Ah, home. Most of us have one. Mine is located in westside Colorado Springs—a nice little house surrounded by other nice little houses. A park with a baseball diamond and swingset is a couple blocks away. Walgreens and the local pizza joint are just down the hill. My neighbors and I shovel snow in the winter, mow our lawns in the summer and wave to one another when we head off to work.
My neighborhood might not sound much different from yours. These are the sorts of places like these in which we live our lives and raise our kids. We like our neighbors—though, admittedly, we don’t know many of them well.
But what happens when we stop waving to one another and close our doors? What sort of horrific mischief might we be up to? My neighbors seem nice enough, but how am I to know that they’re not, say, Russian spies? Or that they secretly murder people and store them in their bathtubs? Or belong to a sinister cult predicated on a reality show?!
No, our quiet little neighborhoods may not be what they seem. Or, at least, that’s what our television shows are telling us.
This year, a storm of conspiracy-laden programs have snuck into our homes and taken over our TVs, speaking of the unspeakable things potentially burbling underneath America’s suburban surfaces
The Following on Fox deals with a serial killer who orchestrates murders and mayhem from behind his cell walls—somehow convincing everyday Joes and Janes to do his horrible dirty work. CW’s Cult is predicated on a fictional show (called Cult) and its legion of superfans who believe they’re receiving secret messages from the show—messages that tell them to kill or die for some hidden cause. The Americans on FX is a straight-up Cold War thriller, where a nice, suburban man and wife are secretly Soviet agents under deep cover. Just this week, I reviewed A&E’s Bates Motel, yet another show predicated on those disturbing thematic undercurrents flowing underneath a smooth, innocent surface: Norma and Norman Bates, the show’s protagonists, have already killed their first victim and plopped him in a lake. And we’re seeing suggestions that their not the only ones who have horrible things to hide.

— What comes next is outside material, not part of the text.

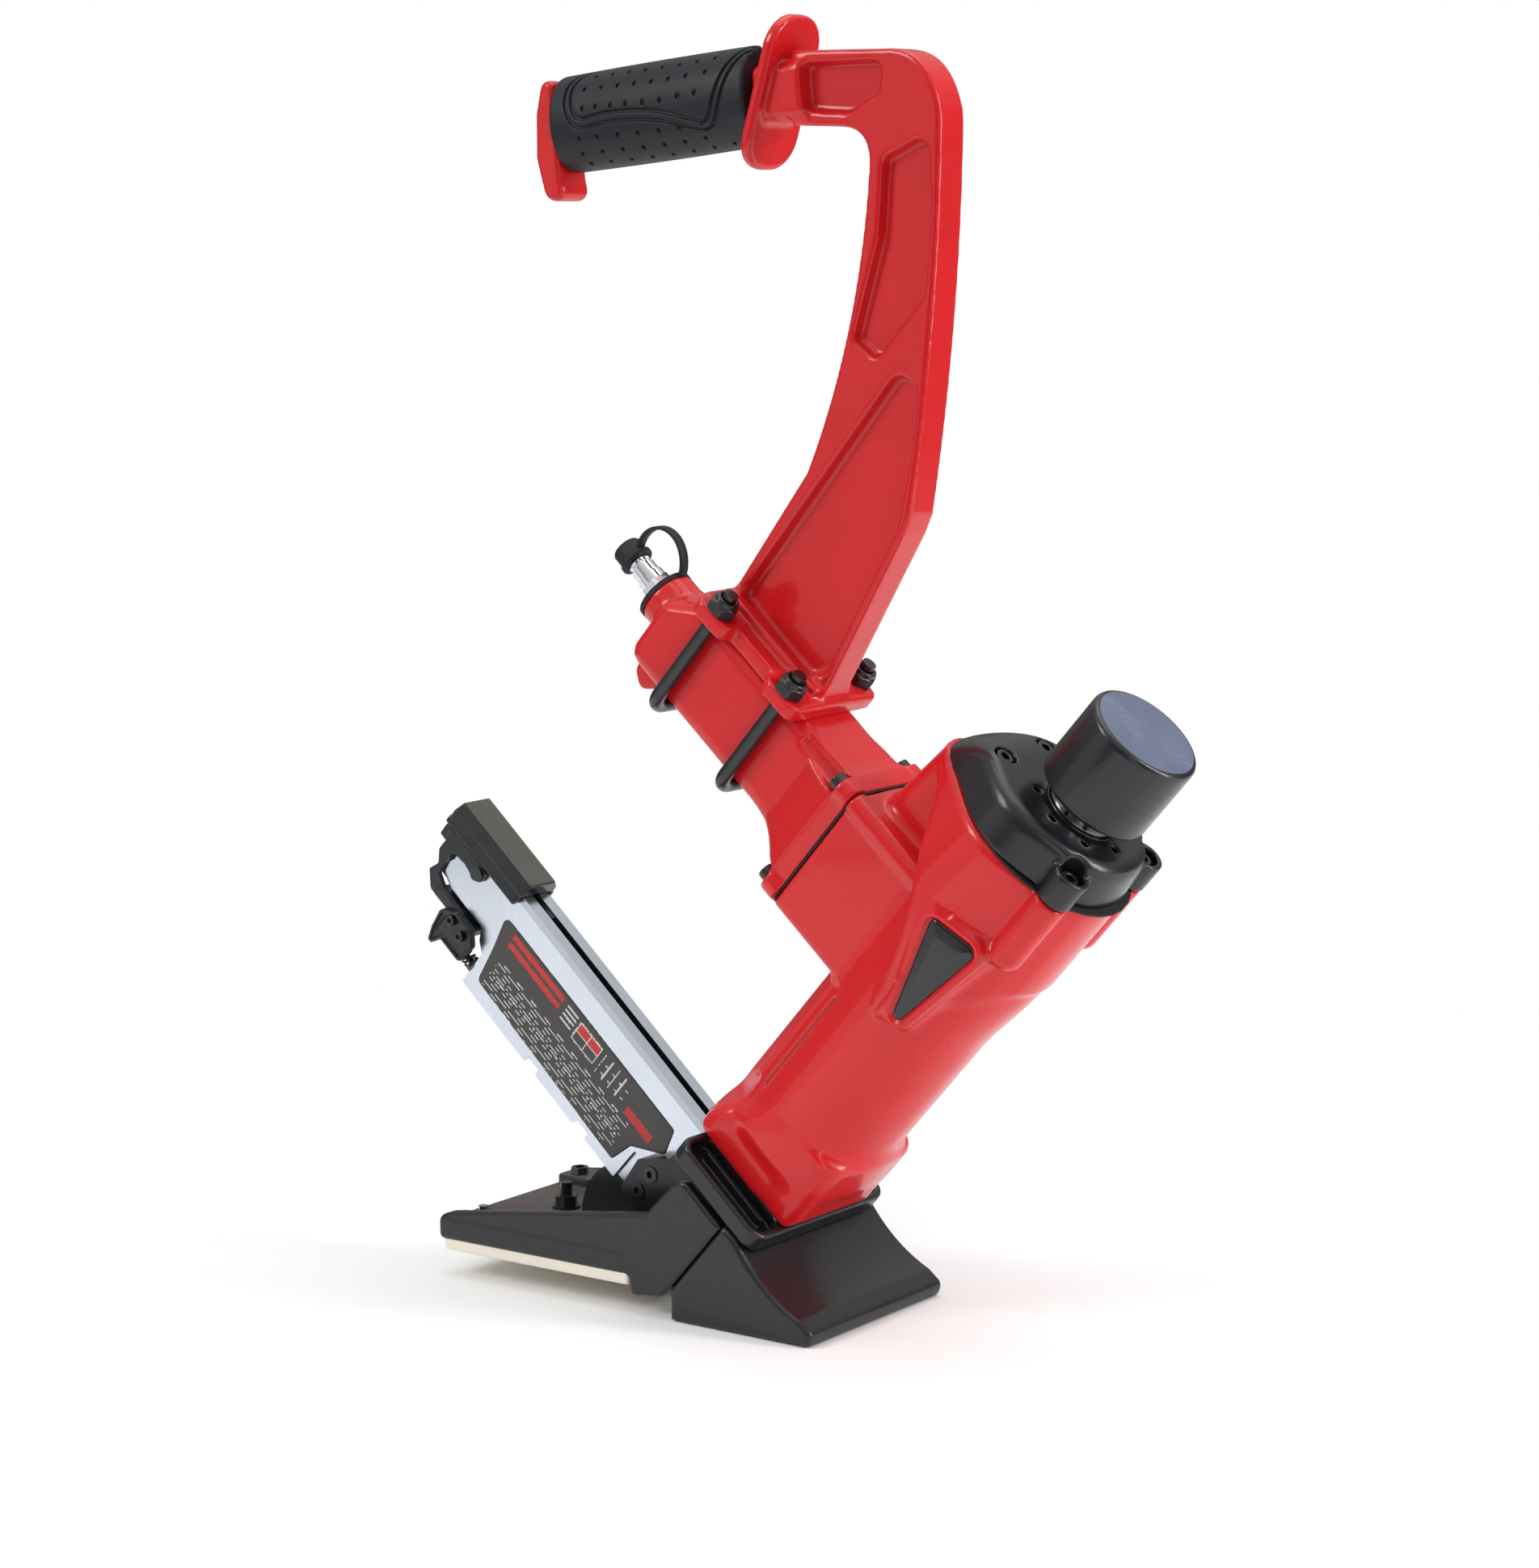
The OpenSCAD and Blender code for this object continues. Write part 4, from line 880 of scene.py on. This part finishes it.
LEVER = rounded([(48.2, 208.6, 3.6), (57, 208.6, 3.6), (57.5, 218, 0), (57.5, 242.5, 1), (50, 242.5, 1),
                 (49.5, 238, 0), (43.5, 238.5, 4), (37.5, 234, 2), (31, 236.5, 1.5), (23.8, 229.5, 2),
                 (24.2, 206, 0), (30.2, 206, 0), (30.8, 222.5, 3), (34.2, 230.5, 2), (42, 231.5, 3),
                 (48.4, 231, 2), (49.6, 222, 0), (48.6, 216, 0)], 4)
BRACKET = rounded([(12, 190.5, 3), (24, 190.5, 2), (29.6, 196, 3), (29.6, 208, 2), (24, 216.5, 3),
                   (13, 215, 3), (6, 212.5, 1), (6, 210, 0), (12, 207, 2)], 5)


def latch():
    f = Field((20, -15.5, 193), (60, 15.5, 246), 0.5)
    s, y, t = f.a, f.b, f.c
    flat = outline(s, t, LEVER)
    plates = extrude(flat, np.abs(y) - 12.5, 1.1, 0.35)
    back = extrude(rectangle(s - 26.75, t - 211, 2.85, 15, 0.6), y, 13.6, 0.4)
    bridge = extrude(rectangle(s - 53.75, t - 240.6, 3.75, 1.8, 0.5), y, 13.6, 0.4)
    shape = join(0.8, plates, np.minimum(back, bridge))
    shape = smax(shape, -(np.hypot(s - 52.5, t - 213) - 2.46), 0.2)
    place(f.mesh("latch_arm", shape, DRIVER, 1), "latch", "black_steel", ["latch_lever"])
    f = Field((4, -18, 188), (32, -3, 219), 0.42)
    s, y, t = f.a, f.b, f.c
    flat = outline(s, t, BRACKET)
    plate = extrude(flat, y + 14.7, 1.1, 0.4)
    rim = smax(extrude(flat, y + 15.5, 1.9, 0.5), -extrude(flat + 1.5, y + 17, 2.6, 0.3), 0.3)
    ear = extrude(rectangle(s - 15, y + 10, 9, 6, 2.5), t - 211.2, 1.2, 0.4)
    shape = join(0.8, plate, rim, ear)
    shape = smax(shape, -(np.hypot(s - 12, y + 8.5) - 2.2), 0.2)
    place(f.mesh("latch_ear", shape, DRIVER, 1), "latch", "black_steel", ["latch_bracket"])
    bolts = [socket_head("bolt", aim_y(a, -15.9, b, -1), 3.0, 5.6, 2.4, 2.5, 1.5) for a, b in ((24.5, 208), (22.5, 199))]
    place(joined("ear_bolts", bolts), "latch", "black_screw", ["bracket_screws"])


latch()


def coil(name, s, y, t0, t1, r, wire, turns, body, joint):
    steps = turns * 22
    path = []
    for i in range(steps + 1):
        k = i / steps
        # closed coils at both ends
        rise = k + 0.035 * math.sin(4 * math.pi * k) * -1
        g = 2 * math.pi * turns * k
        path.append((s + r * math.cos(g), y + r * math.sin(g), t0 + wire + (t1 - t0 - 2 * wire) * rise))
    obj = tube(name, path, wire, DRIVER, 8)
    place(obj, body, "black_screw", ["latch_spring"])
    return obj


spring = coil("latch_coil", 12, -8.5, 188.7, 210, 3.3, 0.6, 8, "tool", "latch_hinge")
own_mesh(spring)

RETURN_TURNS, RETURN_STEPS, RETURN_RADIUS = 7, 40, 30
return_path = []
for i in range(RETURN_TURNS * RETURN_STEPS + 1):
    g = 2 * math.pi * i / RETURN_STEPS
    return_path.append((215.3 + 32.9 * i / 280, RETURN_RADIUS * math.cos(g), RETURN_RADIUS * math.sin(g)))
return_spring = place(tube("return_coil", return_path, 1.2, DRIVER, 10), "tool", "steel", ["valve_spring"])
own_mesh(return_spring)


def label_tone(s, t):
    """0 for the dark ground, 1 for red bars and 2 for pale rules: a plain layout with nothing to read."""
    if 136 < t < 178 and (38 < s < 41 or 43 < s < 46):
        return 1
    if 34 < s < 45 and 104 < t < 122:
        frame_line = s < 34.6 or s > 44.4 or t < 104.6 or t > 121.4 or abs(s - 39.5) < 0.3 or abs(t - 113) < 0.3
        return 2 if frame_line else (1 if s > 39.5 else 0)
    if 31 < s < 36 and 56 < t < 76:
        return 1
    if 10 < s < 30 and 70 < t < 177 - max(0, s - 26):
        row, broken = int(s / 1.9), int(t / 1.6)
        return 2 if s / 1.9 - row < 0.3 and (broken * broken * 3 + row * row * 5 + broken * row) % 7 > 1 else 0
    if 36 < s < 46 and 124 < t < 133:
        return 2 if s / 2.6 % 1 < 0.4 else 0
    if 33 < s < 45 and 80 < t < 101:
        return 2 if t / 5.3 % 1 < 0.16 or (s / 5 % 1 < 0.12 and t / 5.3 % 1 < 0.5) else 0
    return 0


def label():
    line = rounded([(48.5, 188, 3), (30, 183.5, 3), (10, 180, 3), (8, 66, 2), (22, 62.5, 2), (35, 46, 2),
                    (48.5, 50, 2)], 5)
    f = Field((6, -12.2, 44), (50, -10.4, 190), 0.5)
    flat = outline(f.a, f.c, line)
    d = extrude(flat, f.b + 11.22, 0.24, 0.12)
    obj = f.mesh("label_sheet", d, DRIVER)
    for m in ("label", "label_red", "label_light"):
        obj.data.materials.append(MATS[m])
    inverse = DRIVER.inverted()
    for p in obj.data.polygons:
        q = inverse @ p.center
        if q.y < -11.3:
            p.material_index = label_tone(q.x, q.z)
    place(obj, "tool", "label", ["label_panel"])


label()

# ------------------------------------------------------------------ air plug's cap

seat = 225.9
cap_lathe = lathe("plug_cap", [(5.6, seat + 20.7), (8.0, seat + 20.7), (8.2, seat + 21.2), (8.2, seat + 22.8),
                               (7.6, seat + 23.4), (7.2, seat + 24.0), (7.2, seat + 29.4), (6.6, seat + 30.3),
                               (5.4, seat + 30.6), (0.0, seat + 30.6), (0.0, seat + 28.1), (5.6, seat + 28.1)],
                  aim_t(230, 0, 0), 64)
place(cap_lathe, "dust_cap", "rubber", ["dust_cap"])


STRAP_SECTION = [(0, -2.3), (0, 2.3), (0.35, 2.6), (1.25, 2.6), (1.6, 2.3), (1.6, -2.3), (1.25, -2.6),
                 (0.35, -2.6)]


def strap():
    """A flat rubber strap from the ring under the plug round to the cap."""
    bm = bmesh.new()
    rings = []
    centre = Vector((240.5, 0, 237.2))
    for i in range(41):
        g = math.radians(-93 + 217 * i / 40)
        d = Vector((math.cos(g), 0, math.sin(g)))
        grow = 13.5 + 0.9 * math.sin(2 * g)
        ring = []
        for a, b in STRAP_SECTION:
            ring.append(bm.verts.new(centre + d * (grow + a) + Vector((0, b, 0))))
        rings.append(ring)
    for a, b in zip(rings, rings[1:]):
        for k in range(8):
            bm.faces.new((a[k], a[(k + 1) % 8], b[(k + 1) % 8], b[k]))
    bm.faces.new(rings[0])
    bm.faces.new(rings[-1])
    mesh = bpy.data.meshes.new("cap_loop")
    bm.to_mesh(mesh)
    bm.free()
    mesh.transform(DRIVER)
    obj = finish_mesh("cap_loop", mesh)
    obj.data.materials.append(MATS["rubber"])
    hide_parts("cap_strap")
    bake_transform(obj)


strap()

# ------------------------------------------------------------------ carried-over CAD pieces

slots = {row["node"]: row["material_slot"] for row in frame["record"]["subparts"]}
for name, obj in node_object.items():
    obj.data.materials.clear()
    obj.data.materials.append(MATS[slots[name]])

# ------------------------------------------------------------------ stage, light and camera

bpy.ops.mesh.primitive_circle_add(vertices=128, radius=1.3, fill_type="NGON", location=(0, 0, -0.0003))
floor = bpy.context.object
floor.name = "floor"
floor.data.materials.append(material("floor", (0.93, 0.93, 0.93, 1), 0.75, specular=0.1,
                                     blotch=(0.6, 0.004), grain=()))
floor_tree = floor.data.materials[0].node_tree
fade = floor_tree.nodes.new("ShaderNodeTexGradient")
fade.gradient_type = "SPHERICAL"
place_at = floor_tree.nodes.new("ShaderNodeTexCoord")
shrink = floor_tree.nodes.new("ShaderNodeMapping")
shrink.inputs["Scale"].default_value = (1.25, 1.25, 1.25)
soft = floor_tree.nodes.new("ShaderNodeMapRange")
soft.interpolation_type = "SMOOTHSTEP"
soft.inputs["From Max"].default_value = 0.65
ray = floor_tree.nodes.new("ShaderNodeLightPath")
solid = floor_tree.nodes.new("ShaderNodeMath")
solid.operation = "SUBTRACT"
solid.inputs[0].default_value = 1.0
keep = floor_tree.nodes.new("ShaderNodeMath")
keep.operation = "MAXIMUM"
clear = floor_tree.nodes.new("ShaderNodeBsdfTransparent")
blend = floor_tree.nodes.new("ShaderNodeMixShader")
floor_tree.links.new(place_at.outputs["Object"], shrink.inputs["Vector"])
floor_tree.links.new(shrink.outputs["Vector"], fade.inputs["Vector"])
floor_tree.links.new(fade.outputs["Fac"], soft.inputs["Value"])
floor_tree.links.new(ray.outputs["Is Camera Ray"], solid.inputs[1])
floor_tree.links.new(solid.outputs[0], keep.inputs[0])
floor_tree.links.new(soft.outputs["Result"], keep.inputs[1])
floor_tree.links.new(keep.outputs[0], blend.inputs["Fac"])
floor_tree.links.new(clear.outputs["BSDF"], blend.inputs[1])
floor_tree.links.new(floor_tree.nodes["Principled BSDF"].outputs["BSDF"], blend.inputs[2])
floor_tree.links.new(blend.outputs["Shader"], floor_tree.nodes["Material Output"].inputs["Surface"])

world = bpy.data.worlds.new("studio")
bpy.context.scene.world = world
world.use_nodes = True
tree = world.node_tree
room = tree.nodes["Background"]
direction = tree.nodes.new("ShaderNodeTexCoord")
split = tree.nodes.new("ShaderNodeSeparateXYZ")
rise = tree.nodes.new("ShaderNodeMapRange")
rise.inputs["From Min"].default_value = 0.15
rise.inputs["From Max"].default_value = 0.95
rise.inputs["To Min"].default_value = 0.16
rise.inputs["To Max"].default_value = 0.95
tree.links.new(direction.outputs["Generated"], split.inputs["Vector"])
tree.links.new(split.outputs["Z"], rise.inputs["Value"])
tree.links.new(rise.outputs["Result"], room.inputs["Strength"])
backdrop = tree.nodes.new("ShaderNodeBackground")
backdrop.inputs["Strength"].default_value = 1.0
seen = tree.nodes.new("ShaderNodeLightPath")
either = tree.nodes.new("ShaderNodeMixShader")
tree.links.new(seen.outputs["Is Camera Ray"], either.inputs["Fac"])
tree.links.new(room.outputs["Background"], either.inputs[1])
tree.links.new(backdrop.outputs["Background"], either.inputs[2])
for node in (room, backdrop):
    node.inputs["Color"].default_value = (1.0, 1.0, 1.0, 1)
tree.links.new(either.outputs["Shader"], tree.nodes["World Output"].inputs["Surface"])


def area_light(name, place_at, target, size, power):
    data = bpy.data.lights.new(name, "AREA")
    data.shape = "RECTANGLE"
    data.size, data.size_y = size
    data.energy = power
    obj = bpy.data.objects.new(name, data)
    bpy.context.scene.collection.objects.link(obj)
    obj.location = place_at
    obj.rotation_euler = (Vector(target) - Vector(place_at)).to_track_quat("-Z", "Y").to_euler()
    obj.visible_camera = False


area_light("key", (-0.9, -1.5, 1.5), (0, 0, 0.28), (0.8, 0.8), 16)
area_light("card", (-1.7, -1.9, 0.35), (0, 0, 0.25), (1.5, 1.1), 3.2)
area_light("fill", (1.9, -1.5, 0.5), (0, 0, 0.3), (0.4, 1.2), 3.5)
area_light("edge", (1.5, 0.5, 0.75), (0, 0, 0.3), (0.3, 1.3), 17)
area_light("overhead", (0.1, 0.3, 2.4), (0, 0, 0.3), (1.8, 1.8), 15)

YAW, PITCH, ROLL = math.radians(37.6), math.radians(8.2), math.radians(-1.2)
right = Vector((math.cos(YAW), math.sin(YAW), 0))
look = Vector((-math.sin(YAW) * math.cos(PITCH), math.cos(YAW) * math.cos(PITCH), -math.sin(PITCH)))
above = right.cross(look)
axis_x = math.cos(ROLL) * right + math.sin(ROLL) * above
axis_y = -math.sin(ROLL) * right + math.cos(ROLL) * above
camera_data = bpy.data.cameras.new("camera")
camera_data.sensor_fit = "VERTICAL"
camera_data.sensor_height = 36.0
camera_data.lens = 36.0 * 4500 / 1940
camera = bpy.data.objects.new("camera", camera_data)
bpy.context.scene.collection.objects.link(camera)
rotation = Matrix((axis_x, axis_y, -look)).transposed()
camera.matrix_world = Matrix.Translation((0.9909, -1.3070, 0.4827)) @ rotation.to_4x4()
bpy.context.scene.camera = camera
bpy.context.scene.view_settings.view_transform = "Standard"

These conspiracy-minded shows—shows where things are not as they seem in our nice and friendly neighborhoods—aren’t exactly plowing new ground. Stories of spies next door and killers living in that creepy house up the hill are, in a way, merely variations of some of our darker folk stories and fairy tales—new faces for fears that have haunted us for centuries. Back then, we might tell stories of werewolves or witches—people who we might rub elbows with in the marketplace but who’d transform into monsters with the rise of the moon or perform demonic rituals in the privacy of their homes.
Then, as now, the message is much the same: It’s hard to know who to trust. Danger lurks in unexpected places. We are never, ever, truly safe.
These themes have always been both powerful and popular—and they seem to grow in prominence when we’re pretty nervous about our neighbors.
The 1956 film Invasion of the Body Snatchers (where alien pods kill off folks and replicate their bodies) is maybe the most overt “things are not as they seem” type of horror movie. It was made during the heart of the Cold War and McCarthyism, and many experts feel that it reflects the uncertainty most Americans felt at the time—the fear, perhaps, that our friends and neighbors might be Communists … or that they might suspect that we’re the Communists and turn us in.
We’re not so worried about Communism these days, but we still have plenty of worries. Mass shootings have undercut the security we might’ve previously felt in going to a movie or attending school. We wonder, culturally, what makes such atrocities possible: Guns? Video games? Is there a sickness in the culture? We look at the killers, and we wonder how they could do such things: Are they evil? Sick? What is it inside them made them capable of such things?
And then, we examine the killers’ faces: They don’t look much different from folks we see every day. We might’ve seen them in class or standing in a line at Starbucks. We obsessively read about their pasts and realize we’ve known people who acted much that same way. We know people like that now. And so we look around our own worlds and wonder … could that happen here? Does someone who I’ve seen today have that same seed of evil inside? The same predilections? Could I be looking at a killer?
And so television has given us killers to look at: Killers like Norma and Norman Bates, driven to do horrific deeds through circumstance and mental instability. Killers like The Americans, who embrace an ideology that forgives and rewards such things. Killers like those in The Following—led by a charismatic leader to do their terrible deeds. Killers in the Cult, driven to kill through their own entertainment choices.
Perhaps in a few decades, one or two of these shows will be studied by entertainment experts, probed and prodded for insights as to what our national mindset was in the early 21st century. After all, Invasion of the Body Snatchers is studied that way today: Why not?
But for those of us living in these fearful times, these shows seem of dubious help. They don’t offer catharsis. They don’t give us answers. They both pander to our fears, and (for some select viewers) potentially heighten them. They give us new, (albeit often outlandish reasons) to fear our neighbors—the ones whose smiles seem a bit forced or keep a slightly different schedule. We might wonder what they’re up to and why they’ve never gone to a neighborhood barbecue … when the real answer is most likely that no one’s ever asked them.